DAY 1 started with Workshop and Openspace. I stayed in the Openspace since I didn’t buy ticket for workshop. I came to know about an useful project Ansible-Container from Shubham Miglani. We started hacking on the project. I also created an issue for the project but couldn’t work on the patch since the patch was already fixed and out with next release.

I met many of the faces whom I used to know on IRC/Twitter only. It was really exciting and my first day of the conference was over.

The main conference started from Day 2. It started with Keynote by Baishampayan Ghose. He gave a nice keynote on building bridges, distributed architecture and functional testing. Then the other talks carried on.  I was at the Red Hat and PyLadies booth most of the time.

We had a keynote by VanL as well about software design and failure which was great.

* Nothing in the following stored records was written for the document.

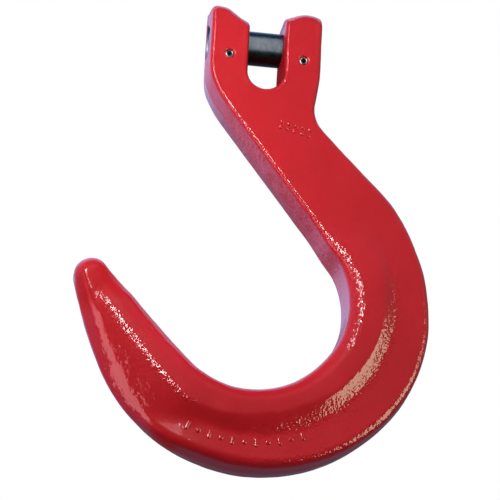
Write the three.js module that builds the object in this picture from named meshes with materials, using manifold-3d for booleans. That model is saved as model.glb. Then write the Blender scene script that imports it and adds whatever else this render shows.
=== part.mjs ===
// Clevis foundry hook: a drop-forged hook body with a wide round bowl, a cross load
// pin between the two ears of its clevis, and one slotted spring pin in each ear that
// keeps the load pin in. Millimetres, +Z up.
// X runs along the load pin (the hook's tip is at -X), Y through the forging's
// thickness. X = 0 is the load line; the origin lies on it, at the height of the
// bowl's lowest point and in the forging's middle plane.
// All heights below, except PIN_HEIGHT, are measured from the load pin axis.
import * as THREE from "three";
import { mergeVertices } from "three/addons/utils/BufferGeometryUtils.js";
import Module from "manifold-3d";

const wasm = await Module();
wasm.setup();

const { clamp, degToRad } = THREE.MathUtils;

// ---------------------------------------------------------------- dimensions
const PIN_HEIGHT = 203.2; // load pin axis above the bowl's lowest point

const HEAD_LEFT = -26.0; // clevis head, along X
const HEAD_RIGHT = 25.4;
const SHANK = 14.0; // half thickness of the clevis head and shank, along Y
const BAND = 17.5; // half thickness of the bowl's inner band
const WEB = 13.4; // half thickness of the bowl's outer web

const DRAFT = 1.3; // how far the sides of the head and shank stand out at mid-plane
const DRAFT_END_Z = -100; // inner edge height where the draft has died away
const DRAFT_FADE = 40; // height over which it dies away

const SLOT_HALF_WIDTH = 8.6; // chain slot between the ears
const SLOT_BOTTOM_Z = -24.7; // lowest point of its half-round bottom
const SLOT_TOP_Z = 30; // clear above the ears
const SLOT_ARC_SEGMENTS = 14;

const PIN_RADIUS = 8.0; // load pin
const PIN_HALF_LENGTH = 25.8;
const PIN_CHAMFER = 1.1;
const PIN_BORE_RADIUS = PIN_RADIUS + 0.3;
const PIN_SEGMENTS = 40;

const ROLL_X = 17.35; // spring pin axis, from the load line
const ROLL_Z = -9.0;
const ROLL_RADIUS = 2.0;
const ROLL_WALL = 0.75;
const ROLL_SLIT = 0.8;
const ROLL_HALF_LENGTH = SHANK - 0.6; // each end lies just below the forging's face
const ROLL_ARC_SEGMENTS = 20;
const ROLL_BORE_RADIUS = ROLL_RADIUS + 0.15;
const ROLL_BORE_SEGMENTS = 24;
const GROOVE_RADIUS = 2.25; // groove round the load pin that each spring pin lies in
const GROOVE_STEPS = [-1, -0.66, -0.33, 0, 0.33, 0.66, 1]; // shares of its half width

const CUT_X = 80; // length of a cutter that goes right through along X
const CUT_Y = 50; // and along Y

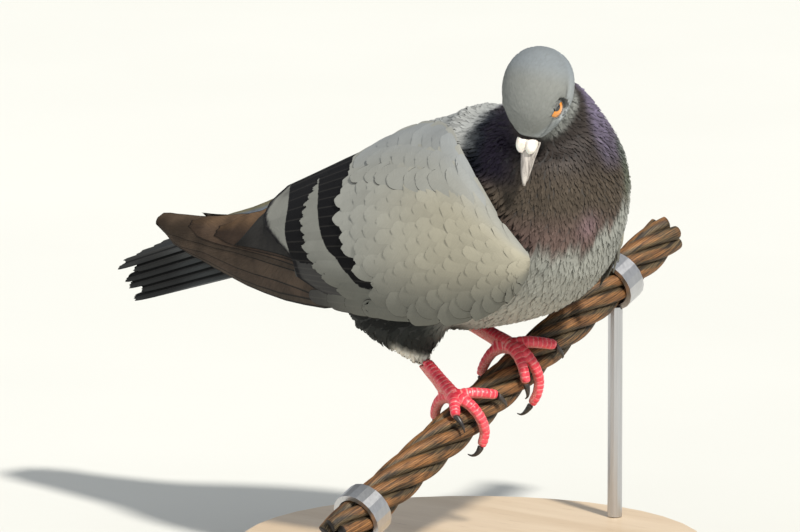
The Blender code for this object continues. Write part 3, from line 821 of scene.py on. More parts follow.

Many people came down with the interest about internship at Red Hat and joining PyLadies Community. We had DGPLUG + PyCon India Dinner at BBQ- Delhi later at night.

Day 3 started with Keynote by Andreas Muller on Machine Learning. Then multiple tracks talks carried on. I really enjoyed microservices talk by Ratnadeep Debnath. We had DGPLUG staircase meeting. There after we had open discussion on PyLadies – Diversity and FOSS community with Paul Everitt, Dmitry Filippov, VanL.

There was Red Hat sponsored talk by Kushal Das.

Oh yes I gave a short lightning talk on Project Atomic and Fedora Infrastructure Application Bodhi as well. The day ended with DGPLUG photo shoot.

We had dinner outside and headed back to Pune that night.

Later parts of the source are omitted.